For a moment, he stood there blinking, caught off guard and feeling somewhat trapped before it occurred to him that he had no reason to feel that way. It’s not like anything happened with Dani, he thought, then the furrow between his brows deepened. And it’s not like Suzette is my goddamn girlfriend.
“Wait a minute,” he began.
Dropping her cigarette onto the grass, she stomped on it, snuffing it. “Why? So you can give me some other pathetic kind of excuse?” She clapped him on the chest as she walked past. “Go fuck yourself, Andrew. Because you sure won’t be getting any from me anymore.”
O’Malley hadn’t ever turned up for dinner the night before, and by lunchtime, was still missing. None of his barrack mates had seen or heard from him in nearly twenty-four hours.

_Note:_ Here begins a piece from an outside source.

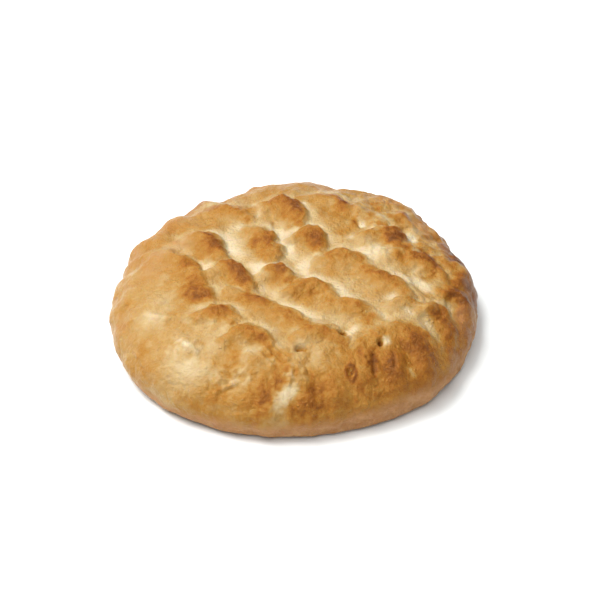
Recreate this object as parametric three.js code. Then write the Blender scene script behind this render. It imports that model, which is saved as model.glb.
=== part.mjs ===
// Pide: a round, soft flat loaf with a puffed rim, its top pressed by fingertips into rows of pillows.
// Millimetres, +Z up. The origin is on the resting plane, under the middle of the loaf.
import * as THREE from "three";

const { clamp, degToRad, lerp, radToDeg, smoothstep } = THREE.MathUtils;

// ---- Driving dimensions ----------------------------------------------------------------------

const meanRadius = 112; // half the loaf's width, before the outline's unevenness
const loafHeight = 45; // the resting plane to the top of the dome, before its middle sinks
const widestHeight = 15; // height of the loaf's widest level
const footShare = 0.895; // the flat foot's radius over the widest radius
const domeFullness = 3.4; // higher keeps the dome flat for longer before it rolls over the rim
const centreSink = 3; // how far the middle of the top sinks
const sinkEdge = [0.2, 0.72]; // shares of the radius between which the sinking fades out

// The outline of a loaf shaped by hand: a few broad lobes, each [waves round it, mm, degrees of the crest].
const outlineLobes = [
  [2, 2.3, 68],
  [3, 2.1, -37],
  [4, 1.0, -31],
];

// Where the rim puffed up or was held back, each [degrees, half-width in degrees, mm].
const rimPuffs = [
  [172, 5, -2.0],
  [156, 6, 2.2],
  [125, 5, 1.2],
  [113, 6, -1.4],
  [86, 8, 1.4],
  [76, 5, -1.6],
  [52, 8, 2.0],
  [29, 6, -0.8],
  [10, 8, 1.6],
  [335, 8, -2.4],
  [292, 22, -2.8],
  [250, 16, -1.6],
  [208, 12, -1.2],
];
const rimEdge = [0.72, 0.92]; // shares of the radius between which a puff comes in
const puffEdge = [0, 9]; // heights over which a puff fades in under the flank

// ---- The pressed top -------------------------------------------------------------------------

// Each pillow of dough that swelled between the finger marks is given by its top edge: [x and y of the edge's
// left end, x and y of its right end, bow of the edge to the far side, reach of the near side, height].
const pillows = [
  [-59, 66, -30, 52, 6, 14, 3.5],
  [-70, 30, -44, 12, 10, 17, 5],
  [-81, 17, -55, -17, 7, 16, 3],
  [-55, -9, -27, -16, 15, 15, 5],
  [-66, -22, -50, -30, 6, 11, 3],
  [-29, 40, -14, 11, 9, 15, 5],
  [-21, -12, -3, -11, 11, 11, 5],
  [-25, 62, 4, 47, 14, 15, 5],
  [-38, -24, 8, -55, 3, 11, 4],
  [5, 73, 32, 60, 9, 12, 3],
  [-2, 30, 16, 21, 12, 14, 5],
  [13, 6, 42, 1, 11, 15, 4.5],
  [39, -2, 65, -23, 4, 12, 4],
  [-4, -23, 22, -27, 11, 11, 5],
  [22, -31, 45, -41, 2, 10, 3.5],
  [51, -36, 71, -33, 4, 9, 3],
  [33, 64, 53, 45, 3, 8, 2],
  [41, 33, 65, 22, 11, 15, 5],
  [55, 13, 87, 1, 7, 15, 4],
  [51, 59, 71, 53, 6, 10, 2.5],
  [88, 17, 99, 0, 6, 10, 3],
  [89, -15, 101, -23, 6, 8, 3],
  [-40, -66, -15, -69, 9, 12, 4],
  [-55, -45, -35, -49, 6, 12, 4],
  [1, -65, 27, -66, 7, 11, 4],
  [42, -64, 79, -64, 13, 14, 3],
  [72, -38, 91, -43, 9, 11, 4],
];
const farReach = 8; // how far the steep side of a pillow runs out
const nearEase = 2; // how gently the near side runs out
const farEase = 1.2; // the same for the steep side
const turnEdge = [-0.5, 0.5]; // how far round the end of an edge its near side turns into the steep one
const edgeSteps = 6; // straight steps along a pillow's top edge
const endShare = 0.55; // a pillow's reach and height at the ends of its edge, over those at the middle
const blendPower = 3; // how sharply one pillow gives way to the next
const floorDrop = 1.8; // how far the floor between the pillows lies below the plain dome
const rimDrop = 1.0; // the same out at the rim
const reliefEdge = [widestHeight - 3, widestHeight + 8]; // heights between which the relief comes in

// The long troughs that run between the pillows, each [half-width, depth, the points of its line].
const troughs = [
  [8, 2, [[-40, 45], [-39, 22], [-26, 4], [-20, -16], [-7, -32], [9, -42], [30, -53]]],
  [6, 2.5, [[-10, 45], [-9, 24], [2, 7], [3, -2]]],
  [5, 2.5, [[70, -6], [77, -16]]],
  [5, 2.5, [[74, -40], [83, -56]]],
];

// ---- Mesh fineness ---------------------------------------------------------------------------

const topRings = 26; // steps from the middle of the top to the widest level
const flankRings = 6; // steps from there in under the flank to the foot
const baseRings = 3; // steps across the flat foot
const allRings = topRings + flankRings + baseRings;
const topSpacing = 0.9; // below 1 the top's steps are shorter near the rim, where it rolls over

// ---- Shape -----------------------------------------------------------------------------------

function outlineRadius(angle) {
  return outlineLobes.reduce(
    (radius, [waves, size, crest]) => radius + size * Math.cos(waves * (angle - degToRad(crest))),
    meanRadius,
  );
}

// The loaf's section at a ring: its share of the outline's radius, its height, and which way it faces.
function sectionAt(ring) {
  if (ring <= topRings) {
    const turn = ((ring / topRings) ** topSpacing * Math.PI) / 2;
    return topSection(Math.sin(turn));
  }
  if (ring <= topRings + flankRings) {
    const turn = ((ring - topRings) / flankRings) * (Math.PI / 2);
    const share = footShare + (1 - footShare) * Math.cos(turn);
    return { share, height: widestHeight * (1 - Math.sin(turn)), lean: Math.PI / 2 };
  }
  const inwards = (ring - topRings - flankRings) / baseRings;
  return { share: footShare * (1 - inwards), height: 0, lean: Math.PI };
}

function topSection(share) {
  const step = 1e-3;
  const fall = topHeight(Math.max(share - step, 0)) - topHeight(Math.min(share + step, 1));
  return { share, height: topHeight(share), lean: Math.atan2(fall, 2 * step * meanRadius) };
}

function topHeight(share) {
  const dome = (loafHeight - widestHeight) * Math.sqrt(Math.max(1 - share ** domeFullness, 0));
  return widestHeight + dome - centreSink * (1 - smoothstep(share, ...sinkEdge));
}

function rimSwelling(angle, share, height) {
  const puffs = rimPuffs.map(([direction, halfWidth, size]) => {
    const away = THREE.MathUtils.euclideanModulo(radToDeg(angle) - direction + 180, 360) - 180;
    return size * Math.exp(-((away / halfWidth) ** 2));
  });
  const swelling = puffs.reduce((sum, puff) => sum + puff, 0);
  return swelling * smoothstep(share, ...rimEdge) * smoothstep(height, ...puffEdge);
}

// The points along a pillow's top edge, which bows out and stands highest in the middle.
function pillowEdge([x1, y1, x2, y2, bow, reach, height]) {
  const start = new THREE.Vector2(x1, y1);
  const end = new THREE.Vector2(x2, y2);
  const way = end.clone().sub(start).normalize();
  const farSide = new THREE.Vector2(-way.y, way.x);
  return Array.from({ length: edgeSteps + 1 }, (_, i) => {
    const part = i / edgeSteps;
    const middle = 1 - (2 * part - 1) ** 2;
    const place = start.clone().lerp(end, part).addScaledVector(farSide, bow * middle);
    const fade = lerp(endShare, 1, middle);
    return { place, reach: reach * fade, height: height * fade };
  });
}

// The nearest point of a line to a place: how far it is, on which side, and how far along its step.
function nearestOn(line, place) {
  let nearest = { distance: Infinity };
  for (let i = 1; i < line.length; i++) {
    const way = line[i].clone().sub(line[i - 1]);
    const offset = place.clone().sub(line[i - 1]);
    const part = clamp(offset.dot(way) / way.lengthSq(), 0, 1);
    offset.addScaledVector(way, -part);
    const distance = offset.length();
    if (distance < nearest.distance) {
      const left = way.cross(offset) / (way.length() * Math.max(distance, 1e-6));
      nearest = { distance, left, step: i, part };
    }
  }
  return nearest;
}

// How high a pillow stands at a place: it drops off steeply left of its edge and runs out on the right.
function pillowHeight(edge, place) {
  const { distance, left, step, part } = nearestOn(edge.map((point) => point.place), place);
  const reach = lerp(edge[step - 1].reach, edge[step].reach, part);
  const height = lerp(edge[step - 1].height, edge[step].height, part);
  const far = smoothstep(left, ...turnEdge);
  const inside = Math.max(1 - (distance / lerp(reach, farReach, far)) ** 2, 0);
  return height * inside ** lerp(nearEase, farEase, far);
}

function troughDepth([halfWidth, depth, line], place) {
  const { distance } = nearestOn(line.map(([x, y]) => new THREE.Vector2(x, y)), place);
  return depth * Math.exp(-((distance / halfWidth) ** 2));
}

const pillowEdges = pillows.map(pillowEdge);

// How far the pressed and risen top stands above the plain dome.
function topRelief(place, share) {
  const sum = pillowEdges.reduce((total, edge) => total + pillowHeight(edge, place) ** blendPower, 0);
  const pressed = Math.max(...troughs.map((trough) => troughDepth(trough, place)));
  return sum ** (1 / blendPower) - pressed - lerp(floorDrop, rimDrop, smoothstep(share, ...rimEdge));
}

// ---- The loaf --------------------------------------------------------------------------------

// A sheet of dough is wrapped round the loaf and gathered in the middle of the base. The squares one inside
// the other on the sheet become the rings of the loaf, so that the steps stay even all over the top.
function makeLoaf() {
  const geometry = new THREE.PlaneGeometry(2, 2, 2 * allRings, 2 * allRings);
  const position = geometry.attributes.position;
  for (let i = 0; i < position.count; i++) {
    const x = position.getX(i);
    const y = position.getY(i);
    const ring = Math.round(Math.max(Math.abs(x), Math.abs(y)) * allRings);
    position.setXYZ(i, ...loafPoint(ring, angleOnSquare(x, y)));
  }
  cutShortWay(geometry);
  geometry.computeBoundingBox();
  const middle = geometry.boundingBox.getCenter(new THREE.Vector3());
  geometry.translate(-middle.x, -middle.y, 0);
  geometry.computeVertexNormals();
  return geometry;
}

// Cuts each square along its shorter diagonal, which keeps the triangles full where the sheet is rounded off.
function cutShortWay(geometry) {
  const index = geometry.index.array;
  const corner = (i) => new THREE.Vector3().fromBufferAttribute(geometry.attributes.position, i);
  for (let i = 0; i < index.length; i += 6) {
    const [a, b, d, , c] = index.slice(i, i + 5);
    if (corner(a).distanceTo(corner(c)) < corner(b).distanceTo(corner(d))) {
      index.set([a, b, c, a, c, d], i);
    }
  }
}

// The direction of a point on a square's edge, once the square is rounded off into a circle.
function angleOnSquare(x, y) {
  if (Math.abs(x) >= Math.abs(y)) return (x < 0 ? Math.PI : 0) + (x === 0 ? 0 : ((Math.PI / 4) * y) / x);
  return (Math.sign(y) * Math.PI) / 2 - ((Math.PI / 4) * x) / y;
}

function loafPoint(ring, angle) {
  const { share, height, lean } = sectionAt(ring);
  const outward = new THREE.Vector2(Math.cos(angle), Math.sin(angle));
  const place = outward.clone().multiplyScalar(share * outlineRadius(angle));
  const pressed = smoothstep(height, ...reliefEdge) * topRelief(place, share);
  const relief = pressed + rimSwelling(angle, share, height);
  place.addScaledVector(outward, relief * Math.sin(lean));
  return [place.x, place.y, height + relief * Math.cos(lean)];
}

const crust = new THREE.MeshStandardMaterial({ color: 0xd09a52, roughness: 0.5, metalness: 0 });
const loaf = new THREE.Mesh(makeLoaf(), crust);
loaf.name = "loaf";

const pide = new THREE.Group();
pide.add(loaf);
export default pide;
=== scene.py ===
import math

import bpy
import numpy as np
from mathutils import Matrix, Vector, noise


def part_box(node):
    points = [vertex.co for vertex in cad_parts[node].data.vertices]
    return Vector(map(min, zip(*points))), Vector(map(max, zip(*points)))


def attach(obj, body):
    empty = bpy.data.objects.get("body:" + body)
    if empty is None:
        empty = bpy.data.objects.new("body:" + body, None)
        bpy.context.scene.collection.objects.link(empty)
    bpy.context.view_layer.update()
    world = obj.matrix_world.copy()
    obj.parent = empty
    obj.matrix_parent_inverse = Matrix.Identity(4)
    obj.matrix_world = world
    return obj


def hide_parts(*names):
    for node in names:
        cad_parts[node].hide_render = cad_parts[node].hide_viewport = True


MM = 0.001
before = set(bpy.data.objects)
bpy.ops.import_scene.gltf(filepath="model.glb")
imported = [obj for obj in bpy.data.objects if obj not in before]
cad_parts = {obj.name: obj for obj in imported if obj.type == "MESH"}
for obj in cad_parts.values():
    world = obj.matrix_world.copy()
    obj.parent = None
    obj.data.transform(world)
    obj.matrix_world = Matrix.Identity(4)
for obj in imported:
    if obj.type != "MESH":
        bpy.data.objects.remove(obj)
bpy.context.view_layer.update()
loaf_low, loaf_high = (np.array(corner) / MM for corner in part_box("loaf"))

# %% [markdown]
# ## Camera
# The loaf is seen from the front and above, from far enough away that a long lens hardly tapers it. The
# camera stands on a sphere round the point that it looks at, so a distance and a height angle place it.
# %% Camera
camera_height = math.radians(38)
camera_distance = 1.15
aim = Vector((0.0040, -0.0107, 0.0242))
camera_data = bpy.data.cameras.new("camera")
camera_data.lens = 116
camera_data.sensor_width = 36
camera = bpy.data.objects.new("camera", camera_data)
bpy.context.scene.collection.objects.link(camera)
camera.location = aim + camera_distance * Vector((0, -math.cos(camera_height), math.sin(camera_height)))
camera.rotation_euler = (math.pi / 2 - camera_height, 0, 0)
bpy.context.scene.camera = camera
print("camera at", [round(c, 3) for c in camera.location])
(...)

“I’m worried,” Dani told Andrew, pacing restlessly in the corridor outside of the mess hall while inside, the rest of the company ate lunch. He’d expected her to avoid him altogether, or even ream his ass verbally, as Suzette had done, and had been surprised instead when she’d sought him out back inside the barracks.
“About last night,” she’d started, but he’d cut her off, plowing full-steam ahead with the apology that had been on the tip of his tongue all morning long.
“I was an asshole,” he’d told her. “What happened was totally out of line and I don’t know what I was thinking. I wasn’t thinking. I mean, I was, but I had no right to think that way, or to even think for one second that you might not have minded. Because you did mind, and I know that now, and I’m sorry. I mean, I knew that last night, too, but I wasn’t thinking straight. I wasn’t thinking at all. I just…I mean…”
He’d sputtered to a flustered, frustrated stop and looked up from his toes—where he’d pinned his gaze to that point—to find Dani regarding him with her head cocked, her brow raised, the corner of her mouth curled in a slight smile.
“You’re laughing at me,” he’d said.
“Only on the inside,” she’d assured.
“I just…the past couple of days have been really cool, nice even,” he’d said, trying again. “I like spending time with you and I’d like to continue. Spending time with you, I mean.”
That hint of a smile had widened, melting that awkward tension that had lingered between them. “I’d like that, too.”